One habit of closing the loop. Every idea gets a response. The response can be a single line. “Doing this next month, I will let you know when.” “Not doing this, the cost is too high right now, here is what would change that.” “Need more info, can you tell me how often this happens?” The point is not the eloquence. The point is that the person who raised the idea knows it was heard.
I know this sounds simple. The reason it sounds simple is that it is. The reason most businesses do not have it is not complexity. It is that nobody has ever named the gap and closed it.
The companies I have seen build a real feedback culture did not start with a programme. They started with one owner deciding that no idea raised by their team would die in silence again. The structure followed from that decision. Not the other way around.
If you read this and recognise your own business in the corridor-nod story, the place to start is not buying a tool. The place to start is opening a notebook tomorrow morning and writing down, in your own hand, every idea your team raises in the next five working days. Then sit with that list and decide, for each one, what you are going to do about it. Then tell each person who raised an idea what you decided. Do that for two weeks before you change anything else. The habit is the foundation. The structure is the scaffolding around the habit.
References
Gallup. (2024). State of the Global Workplace: 2024 Report. Gallup Press.
McKinsey. (2023). The State of Organizations 2023: Ten shifts transforming organizations. McKinsey & Company.
Morrison, E. W. (2014). Employee voice and silence. Annual Review of Organizational Psychology and Organizational Behavior, 1, 173-197.
Robinson, A. G., and Schroeder, D. M. (2014). The Idea-Driven Organization: Unlocking the Power in Bottom-Up Ideas. Berrett-Koehler Publishers.
Detert, J. R., and Burris, E. R. (2007). Leadership behavior and employee voice: Is the door really open? Academy of Management Journal, 50(4), 869-884.
FAQ
How often should I review the ideas backlog?
Weekly is the right cadence for most small and medium businesses with active idea generation. Fortnightly works if volume is lower. Monthly is generally too long, because the gap between an idea being raised and any visible response erodes the willingness of staff to raise the next one. The single biggest predictor of a healthy idea pipeline is response time, not the quality of the review itself.

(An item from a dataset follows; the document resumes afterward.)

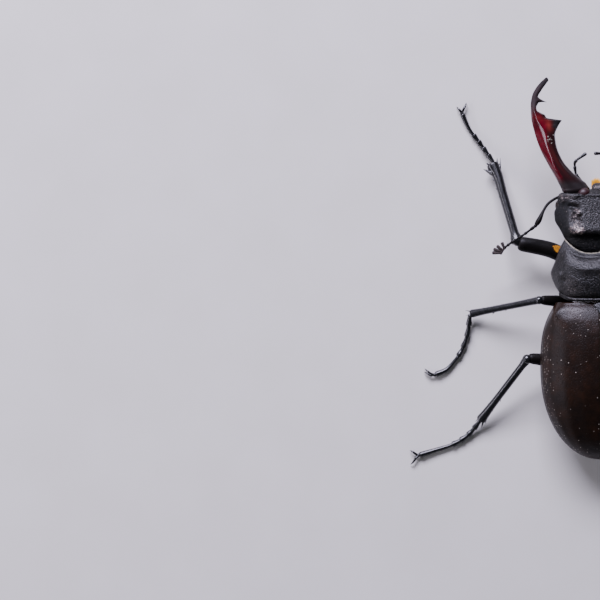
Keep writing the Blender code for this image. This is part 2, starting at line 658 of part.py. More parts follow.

What if I do not have time to review every idea myself?
You probably should not be the reviewer. Pick the person closest to the work who has earned the team’s trust and give them authority to decide yes, no, or not now without escalating to you. Stay informed through a short summary, but do not put yourself in the bottleneck. A delegated reviewer who responds in a week beats an owner-reviewer who responds in three months.

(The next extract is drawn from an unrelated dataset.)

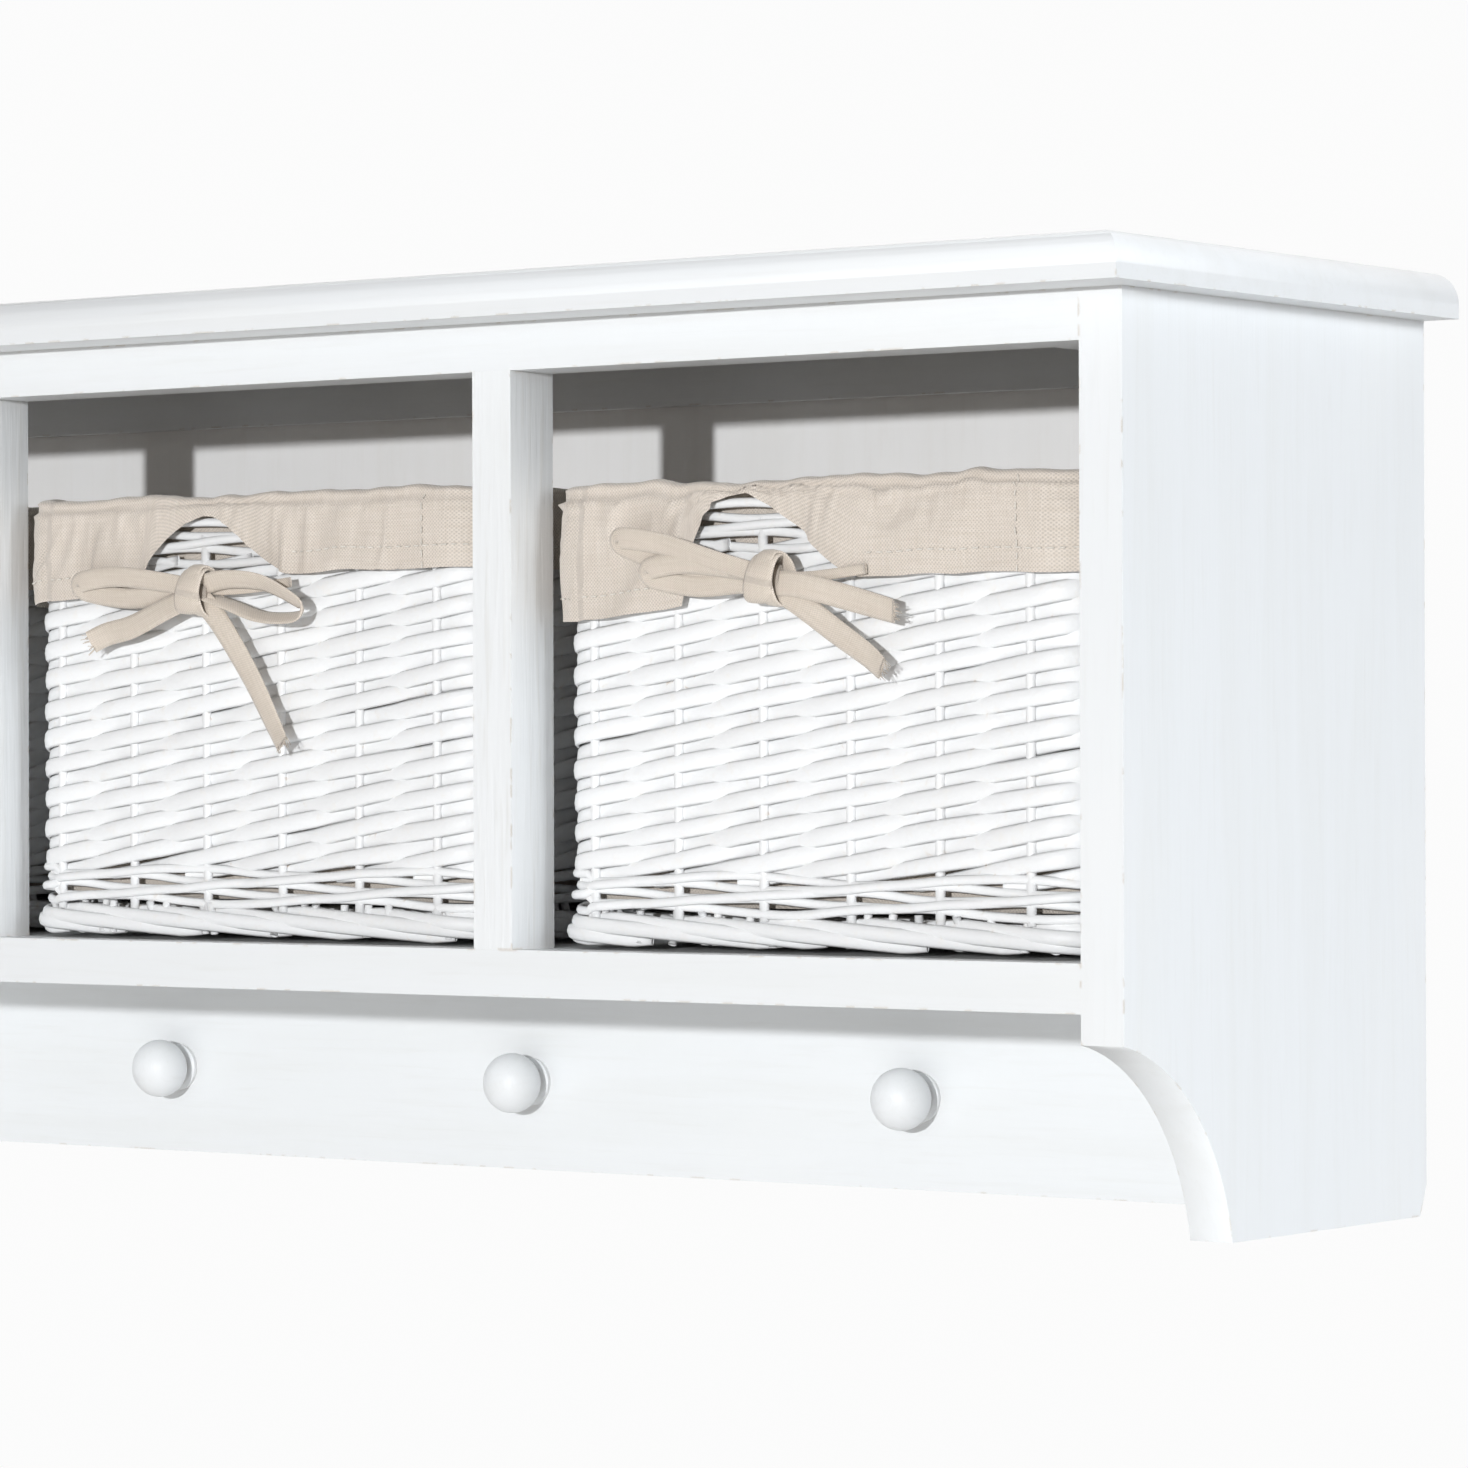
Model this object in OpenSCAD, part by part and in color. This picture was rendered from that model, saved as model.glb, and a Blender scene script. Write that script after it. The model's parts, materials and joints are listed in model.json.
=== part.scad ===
// Painted wall shelf with three open cubbies, a coat-peg rail and three lined wicker baskets.
// Millimetres. X runs to the viewer's right, Y runs into the wall and Z is up. The origin is on
// the wall, halfway along the rear face of the back top rail.

/* [Cubbies] */
// Clear width of each cubby
opening_w = 235; // [200:1:320]
// Clear height of each cubby
opening_h = 202; // [170:1:280]
// Depth of the side panels, from their front edge to the wall
panel_d = 198; // [170:1:260]
// How far the side panels reach below the shelf's top face
panel_drop = 94.5; // [70:0.5:140]

/* [Boards] */
// Thickness of the side panels
panel_t = 16.5; // [12:0.5:25]
// Thickness of the bottom shelf
shelf_t = 16.5; // [12:0.5:25]
// Width of each divider post, seen from the front
post_w = 17; // [12:0.5:25]
// Depth of each divider post
post_d = 24; // [16:1:40]
// Height of the front top rail and of the side battens
rail_h = 17; // [12:0.5:30]
// Depth of the front top rail
rail_d = 24; // [16:1:40]
// Thickness of the back top rail
back_rail_t = 17; // [12:0.5:25]
// How far the back top rail hangs below the front one
back_rail_drop = 1.5; // [0:0.5:10]
// Width of each side batten under the top board
batten_w = 26; // [16:1:40]
// Thickness of the back panel
back_t = 9; // [4:0.5:12]
// Thickness of the peg rail
peg_rail_t = 16.5; // [12:0.5:25]
// How far the peg rail stops above the bottom of the side panels
peg_rail_lift = 1; // [0:0.5:10]

/* [Top board] */
// Thickness of the top board
top_t = 16.5; // [12:0.5:25]
// Overhang past each side panel
side_overhang = 14; // [5:0.5:30]
// Overhang past the front of the side panels
front_overhang = 25.5; // [5:0.5:40]
// Radius of the rounded upper edge
edge_r = 11.5; // [3:0.5:12]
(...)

Is a suggestion box enough?
Almost never. Suggestion boxes solve only the capture step. Without a named review owner and a closure habit, ideas end up in a physical version of the same graveyard you started with. The capture mechanism is the easiest part of the system to put in place and the least valuable on its own.
How do I handle ideas I know I am going to reject?
Reject them clearly and quickly, with one line of reasoning. Silence is worse than a no. Staff who get a clear “we are not doing this because of X” can bring you the next idea without wondering whether you are listening. Staff who get nothing eventually conclude you are not, and they stop trying. The cost of a rejection is much lower than the cost of silence.
What is the simplest way to start tomorrow?
Open a notebook. For the next five working days, write down every idea your team raises, no matter how small or informal. At the end of week one, sit with the list and decide one of four things for each item: do now, do later, do not do, need more information. Then tell each person who raised an idea what you decided. Do this for two weeks before you change anything else. The habit is the foundation. The tool comes later.